Kuhn 8: Paradigms as exemplars

Feb 18, 2009 07:27

in much of the book the term "paradigm" is used in two different senses. On the one hand, it stands for the entire constellations of beliefs, values, techniques, and so on shared by the members of a given community. On the other, it denotes one sort of element in that constellation, the concrete puzzle-solutions which, employed as models or examples, can replace explicit rules as a basis for the solution of the remaining puzzles of normal science.
--Thomas S. Kuhn, "Postscript - 1969" in The Structure Of Scientific Revolutions Second Edition, Enlarged, p. 175.

OK. Start discussing, start posting comments on this, in light of what you read in "What Are Scientific Revolutions?" Except I've got a few points of my own to make, and I've got a specific question in bold, below, if you're wondering where to start.

Minor point: when Kuhn says "employed as models or examples" here, he's treating the words "models" and "examples" as near synonyms, despite his also using the word "model," both later on in this "Postscript" (p. 184) and in the piece "Second Thoughts On Paradigms," in a specific sense as a different element in the constellation - different from "example," that is. I talked about that other use over here, and if you didn't see what I wrote or you want to refresh your memory, you should go look. Not that the words "models" and "examples" are generally synonymous, but in the above passage they modify each other, so that when Kuhn talks about examples he's talking about those examples - which he's now calling "exemplars" - that are used as models (as opposed to examples used as illustrations or for clarification), and by model here he means "an example you try to follow" (rather than, e.g., a useful analogy or simile such as "electric resistance is like the flow of water in pipes," this sort of useful analogy being the other sort of "model" that I've mentioned in the previous two sentences). To confuse things further, in "Second Thoughts on Paradigms," in which he distinguishes between "models" and "exemplars," he uses the verb "model" to say what it is that scientists do with exemplars, and generally throughout his essays when he uses the word "model" in its verb form he's doing exactly this, saying what it is that scientists do with exemplars - e.g., that they model their subsequent puzzle-solutions on paradigms i.e. exemplars, which are concrete puzzle solutions.

Next point: OK, and what's a paradigm in its narrow use as "exemplar"? Well, actually, this is a definition right here. An exemplar is "a concrete puzzle-solution employed as a model or an example." But what about the rest of that sentence?

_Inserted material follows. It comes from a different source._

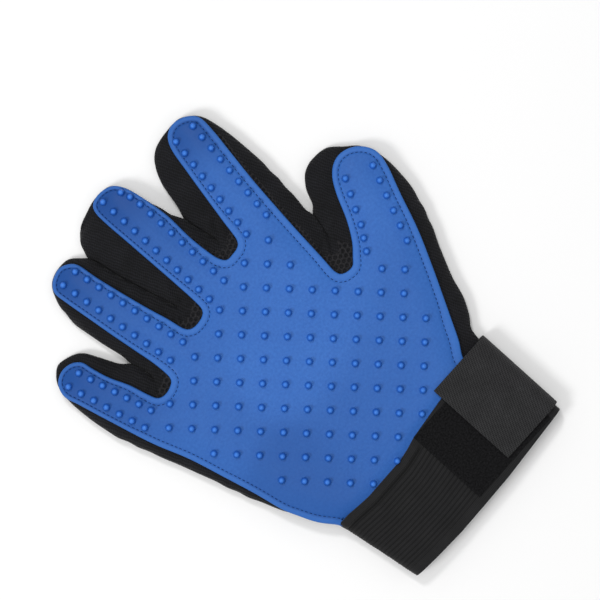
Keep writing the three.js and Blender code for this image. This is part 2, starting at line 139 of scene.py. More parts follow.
MIDDLE = [
    (-29.5, 45.5, -28, 60.2), (-24.5, 45.4, -27.6, 60.2), (-20.5, 47, -27.3, 61),
    (-19.1, 51.5, -28.4, 65.5), (-19, 67, -30.9, 74.5), (-19.3, 85, -34.6, 89.5),
    (-19.6, 100, -37.3, 104.5), (-19.9, 113, -37.4, 112), (-19.4, 120.5, -34.6, 117.8),
    (-17, 124.3, -26, 123), (-12, 125.6, -16, 125.3), (-6.3, 124.6, -7, 125),
    (-2.3, 121.6, -2.5, 121.9), (0.6, 115, 0.7, 115), (2.5, 104.5, 2.9, 103), (3.7, 92, 5.3, 92.5),
    (3.2, 77, 7.3, 82), (3.8, 66, 8.7, 74), (4.8, 59.5, 9.7, 68.5),
]
INDEX = [
    (7, 55.7, 10.4, 66.8), (11, 55.4, 10.8, 66.6), (15.3, 56, 11.2, 67), (18, 59, 11.3, 68.8),
    (20.2, 70, 10, 74.5), (23.3, 85, 8.8, 82), (26.5, 100, 12.3, 101), (29.2, 112, 16.8, 112),
    (32.3, 118.2, 22.5, 118.3), (36.5, 121, 30, 121), (41.5, 121.3, 40, 121.7),
    (47.2, 118.7, 47.4, 118.9), (51, 113.5, 52, 113), (50.6, 104, 54.6, 103), (48.2, 89, 55.6, 88),
    (45.6, 73, 55.2, 72), (43.6, 57, 54, 57), (41.7, 40, 52, 42), (40, 22, 50.9, 35),
]
THUMB = [
    (39, 11.5, 50.2, 31), (41, 7.8, 50.5, 30.2), (46.5, 6.8, 50.9, 30.2), (50.5, 10, 51.5, 31.4),
    (56, 15.5, 52.9, 36.5), (62, 24.5, 57, 43), (68, 36.5, 60.7, 50.5), (73, 44, 66.5, 56),
    (78.5, 48.2, 74, 58), (84.5, 49.3, 82, 56.3), (91, 47, 90, 49.3), (95.8, 42, 95.6, 42.2),
    (97.8, 35.5, 97.9, 34), (95.8, 27, 98, 24), (90, 13.5, 96, 10.5),
]
THUMB_SIDE = [
    (82.5, -5, 91, -4), (74, -22, 83.5, -19.5), (66, -37, 76.5, -34), (59.5, -49, 71, -48.5),
    (54.8, -57.5, 64.3, -57.5), (50, -64.5, 62, -65), (49, -70, 61.5, -71),
]
STATIONS = LITTLE_SIDE + LITTLE + RING + MIDDLE + INDEX + THUMB + THUMB_SIDE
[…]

Crucial point: Kuhn says exemplars "can replace explicit rules." Now this could be confusing. It could be interpreted as saying, "A science can have a set of explicit rules, so a function of an exemplar is to come along and replace some of these rules; therefore, when scientists start employing an exemplar, it replaces their practice of following an explicit rule or rules that they'd formerly employed." But this is very much NOT what Kuhn means. Too bad my time machine is broken, or I'd go back and make him rewrite his sentence. What he actually means is that scientists use exemplars, whereas some philosophers had mistakenly argued that scientists used rules. So what Kuhn is saying is that in understanding what scientists do - how they learn to practice a particular science or subscience, and then how they actually engage in the science - we need to replace the idea that scientists learn and follow rules with the idea that they learn and employ paradigms - "paradigms" in the sense of "exemplars," i.e., concrete puzzle-solutions etc. (What I've just written is a bit simplistic, since Kuhn doesn't actually believe that there are no rules or definitions in science, but rather that some useful rules of thumb come along after you've learned to use the paradigms, and that paradigms are the basic means with which scientists make sense of their definitions.)

This is why Kuhn first began using the term "paradigm": to explain how scientists are taught and what they do, and to work out what it is that scientists within a discipline do share if they don't share rules on how to proceed.

So, Kuhn thinks it's crucial to distinguish between rules and paradigms.

A question for you: What is the difference between a rule and a paradigm (in the sense of "exemplar")? I don't think it's altogether obvious what is meant by "rule" or what the difference is between following a rule and being guided by a model, but I think Kuhn is right to try to make the distinction. And over the next several days I'll be posting some passages from Kuhn that may be useful in this regard. E.g., he says that if we could clearly answer the question "Similar with respect to what?" we wouldn't need the notion of paradigms, since the answer itself would be a rule. So a difference between an example and a rule could be, for instance, the difference between "Here's a swan, and other swans are similar to it" (an example) and "All swans are white" (a rule). And here we have to distinguish between a rule about swans and a mere fact about swans that so far seems to be true. In any event, Kuhn doesn't think you get enough of those rules/facts to let you dispense with paradigms.

I'm posting further elaborations and questions in the comments thread, and I may also post further passages from Kuhn there, if they become relevant to the discussion (assuming there is a discussion); if not, I'll give them their own separate posts in the hopes that they'll launch their own comment threads.